H14F-08
Retrieval of Sea Surface Salinity and Wind from The NASA Soil Moisture Active Passive Mission Data
Abstract:
NASA’s Soil Moisture Active Passive (SMAP) mission, the first Earth Science Decadal Survey mission, was launched January 31, 2015 to provide high-resolution, frequent-revisit global mapping of soil moisture. SMAP has two instruments, a polarimetric radiometer and a multi-polarization synthetic aperture radar. Both instruments operate at L-band frequencies (~ 1GHz) and share a single 6-m rotating mesh antenna, producing a fixed incidence angle conical scan at 40⁰ across a 1000-km swath and a 2-3 day global revisit.The SMAP SSS and ocean surface wind retrieval algorithm developed at the Jet Propulsion Laboratory leverages the QuikSCAT and Aquarius algorithms to account for the two-look geometry (fore and aft looks from the conical scan) and dual-polarization observations for simultaneous retrieval of SSS and wind speed. The retrieval algorithm has been applied to more than three months of SMAP radiometer data.
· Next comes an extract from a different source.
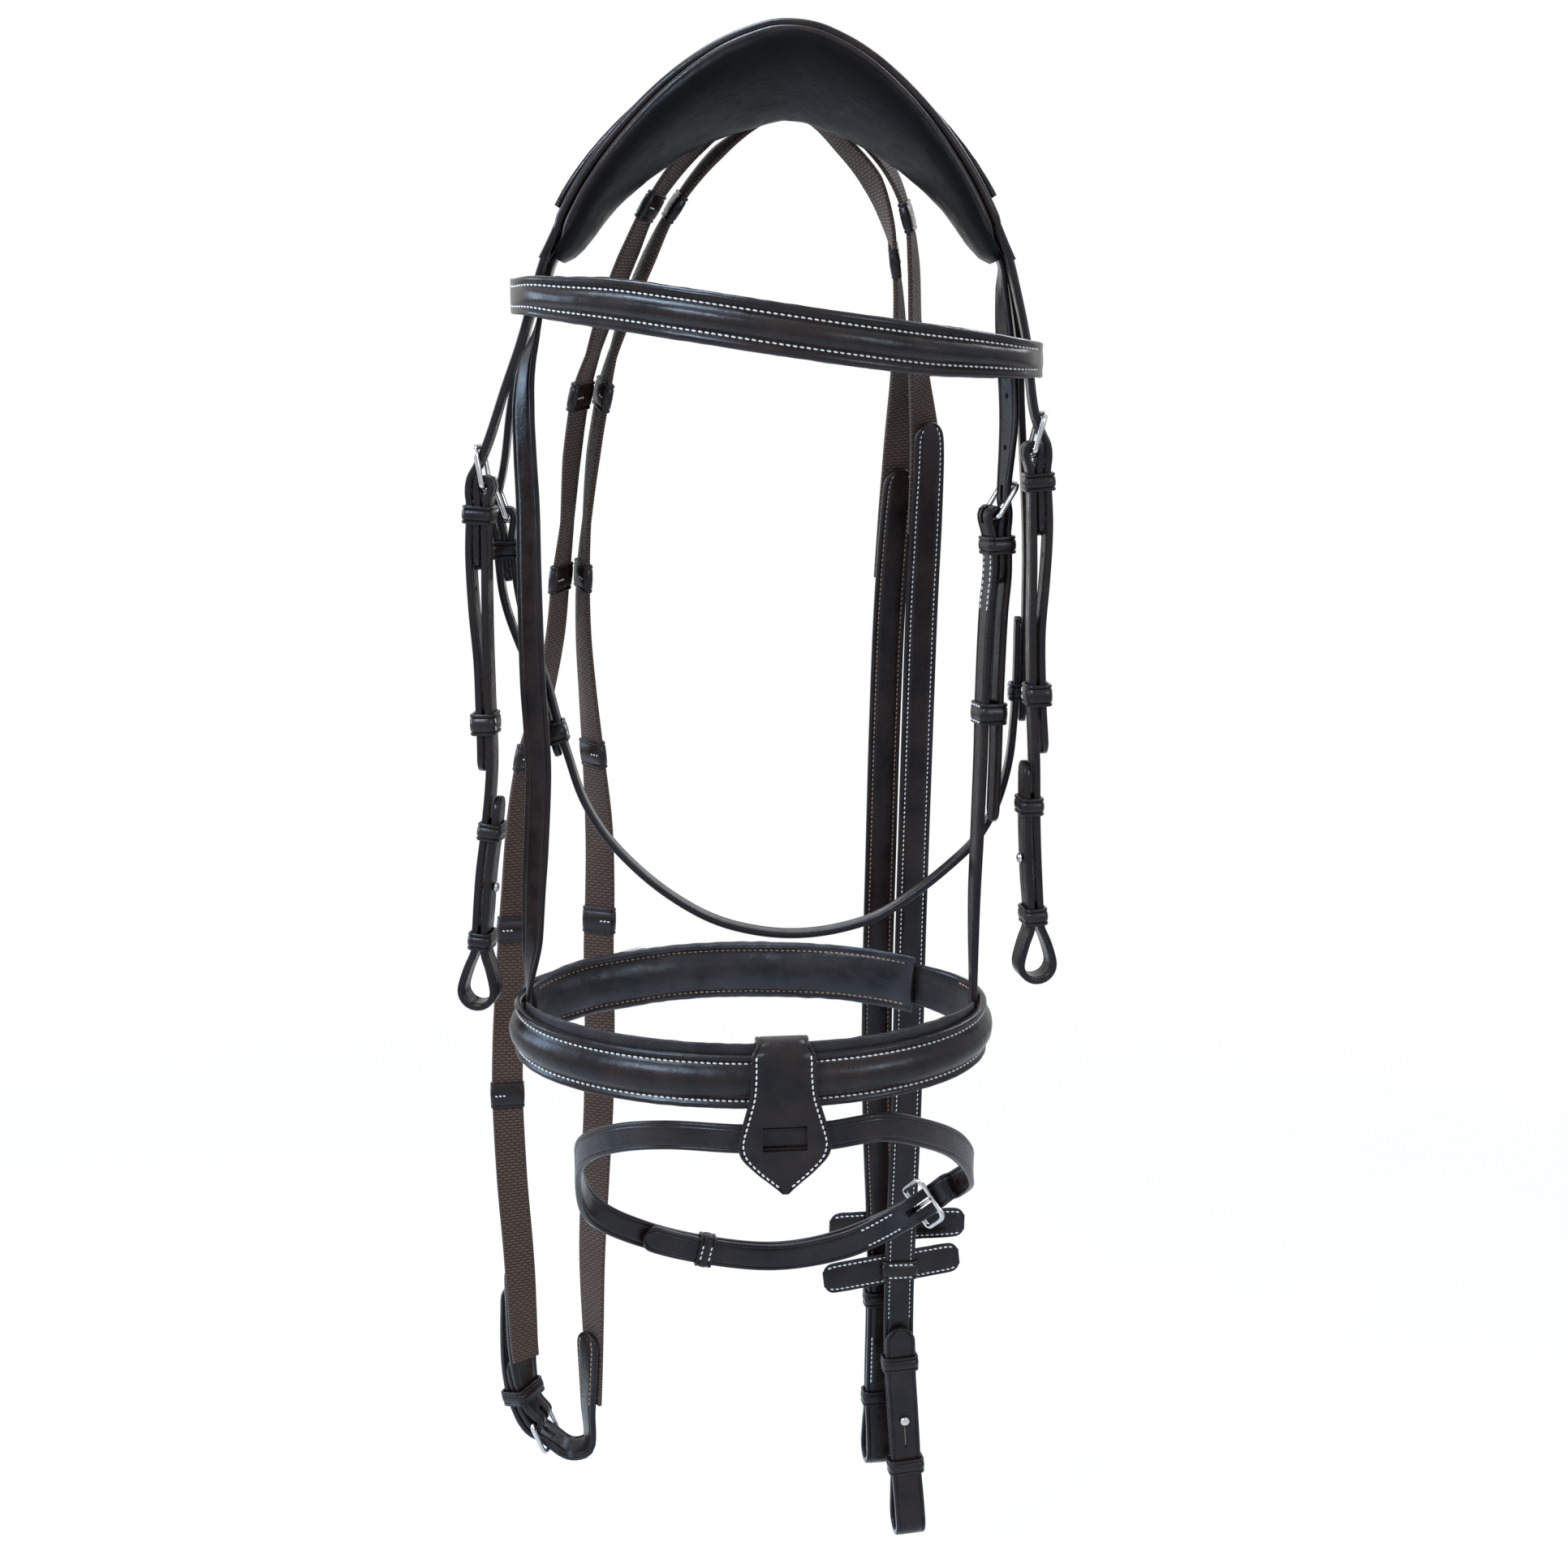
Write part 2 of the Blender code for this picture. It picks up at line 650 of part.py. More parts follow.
# The browband, from the end behind its left loop to the end behind its right loop.
BROW_SHARES = [
    (-0.345, -0.392, 0.109, 0.0), (-0.368, -0.322, 0.108, 0.0), (-0.379, -0.200, 0.107, 0.0),
    (-0.3810, -0.070, 0.107, 0.0), (-0.3810, 0.110, 0.107, 0.0), (-0.392, 0.163, 0.107, 0.0),
    (-0.417, 0.181, 0.107, 0.0), (-0.440, 0.163, 0.107, 0.0), (-0.4500, 0.110, 0.107, 0.0),
    (-0.4500, -0.090, 0.107, 0.0), (-0.440, -0.220, 0.108, 0.0), (-0.409, -0.345, 0.108, 0.0),
    (-0.357, -0.436, 0.110, 0.0), (-0.270, -0.550, 0.113, 0.0), (-0.150, -0.662, 0.119, 0.0),
    (-0.020, -0.704, 0.126, 0.0), (0.100, -0.662, 0.132, 0.0), (0.213, -0.556, 0.137, 0.0),
    (0.307, -0.438, 0.140, 0.0), (0.361, -0.345, 0.142, 0.0), (0.395, -0.220, 0.143, 0.0),
    (0.4030, -0.090, 0.144, 0.0), (0.4030, 0.110, 0.144, 0.0), (0.395, 0.166, 0.144, 0.0),
    (0.373, 0.184, 0.144, 0.0), (0.342, 0.166, 0.144, 0.0), (0.334, 0.110, 0.144, 0.0),
    (0.334, -0.070, 0.144, 0.0), (0.330, -0.200, 0.143, 0.0), (0.314, -0.310, 0.142, 0.0),
    (0.283, -0.392, 0.141, 0.0),
]
BROW_END = 0.0165
BROW_MIDDLE = 0.0235
BROW_RISE = 0.0042
BROW_FRONT_LEFT = 10
BROW_FRONT_RIGHT = 20
BROW_MIDDLE_INDEX = 15
BROW_PAD = 0.0060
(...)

Comparison with the European Center for Medium-Range Weather Forecasting (ECMWF) wind speed suggests that the SMAP wind speed reaches an accuracy of about 0.7 ms-1. The preliminary assessment of the SMAP SSS products gridded at 50 km spatial resolution and weekly intervals is promising. The spatial patterns of the SSS agree well with climatological distributions, but exhibit several unique spatial and temporal features. The temporal evolutions of freshwater plumes from several major rivers, such as the Amazon, Niger, Congo, Ganges, and Mississippi, are all consistent with the timing of rainy and dry seasons, indicated in the SMAP’s soil moisture products. Rigorous accuracy assessment will be performed by comparison with in situ SSS data from buoys and ARGO floats. The SMAP evaluation products will be released to the public prior to November 2015.